From Bitterly Divided: The South's Inner Civil War, by David Williams (New Press, 2010), Kindle pp. 209-210:
For the South’s other “persons of color,” the southern Indians, both those in the southern states and in Indian Territory (now Oklahoma), loyalties were often more difficult to sort out. Many tried to steer a neutral course. But caught as they were “between two fires,” southern Indians were usually forced to weigh their options and, often against their better judgement, choose sides. In South Carolina’s tiny Catawba band, numbering just fifty-five, almost every adult male at one time or another served in the Confederate army. Long since stripped of their own land, most Catawbas were day laborers working plantation lands that had once belonged to their ancestors. The enlistment bounty of $50 was very attractive for these impoverished and dependent men. They were too few to form a company of their own, and there were no “colored” units in the Confederate army for them to join, so they fought alongside their white neighbors in several South Carolina regiments of the Army of Northern Virginia. These were among the Civil War’s few racially integrated units.
Some southern Indians, more isolated and less dependent on the whites, were more successful in avoiding military entanglements. The Florida Seminoles, left to themselves nearly two decades earlier after fending off efforts to root them out, deftly maintained neutrality while allowing both the Union and the Confederacy to court them. In exchange for gifts and supplies, they shrewdly held out the possibility of an alliance without ever committing to either side.2
Others tried to remain neutral with less success. In Virginia’s tidewater region, descendants of the once powerful Powhatans—the Pamunkey, Mattaponi, Chickahominy, Gingaskin, Nansemond, and Rappahannock Indians—had little love for the Virginians who had stripped them of nearly all their lands and stigmatized them as “free persons of color.” With the war’s outbreak, the Powhatans tended to remain at least nominally neutral. But when Union forces arrived in the spring of 1862, they found ready allies among the Powhatans. Many served the Federals as river pilots, land guides, and spies. They led gunboats and supply vessels as far as one hundred miles inland along the navigable waterways of eastern Virginia.
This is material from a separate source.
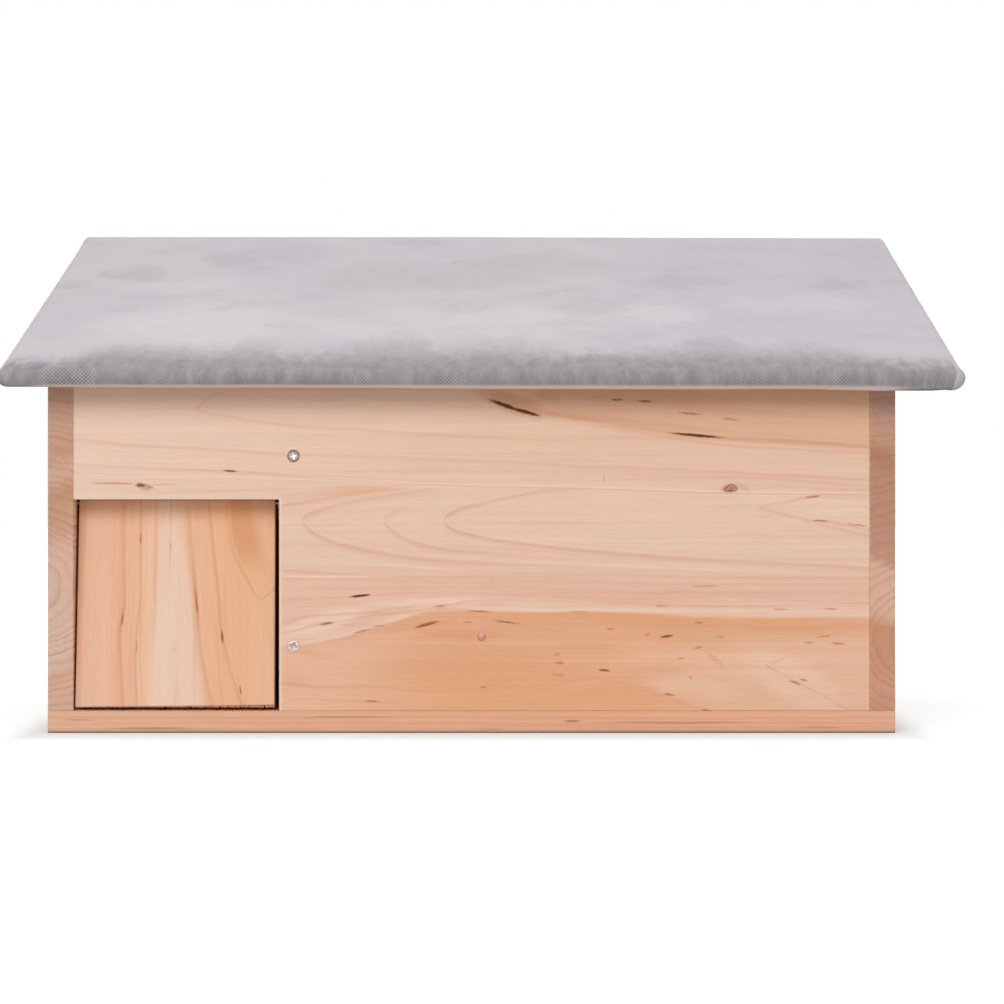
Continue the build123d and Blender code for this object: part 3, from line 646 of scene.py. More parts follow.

The Lumbees of eastern North Carolina at first declared neutrality but became solidly pro-Union after Confederates began conscripting them to do forced labor, essentially enslaving them. Lumbee guerrilla bands took revenge by raiding local plantations, attacking Confederate supply depots, tearing up rail lines, and doing whatever else they could to disrupt Rebel operations. Most notable of the Lumbee bands was the one led by Henry Berry Lowry, whose exploits became the stuff of legend. Called The Robin Hood of Robeson County, Lowry became, in the words of one Lumbee scholar, “a folk hero to his people, a symbol of pride and manhood.”
The Confederacy also tried to conscript some Indians to serve as soldiers, though they proved to be no less resentful than those conscripted for forced labor. In the spring of 1863, Eastern Choctaws drafted into the First Choctaw Battalion, Mississippi Cavalry, deserted en masse to the Federals just before the Vicksburg Campaign got under way.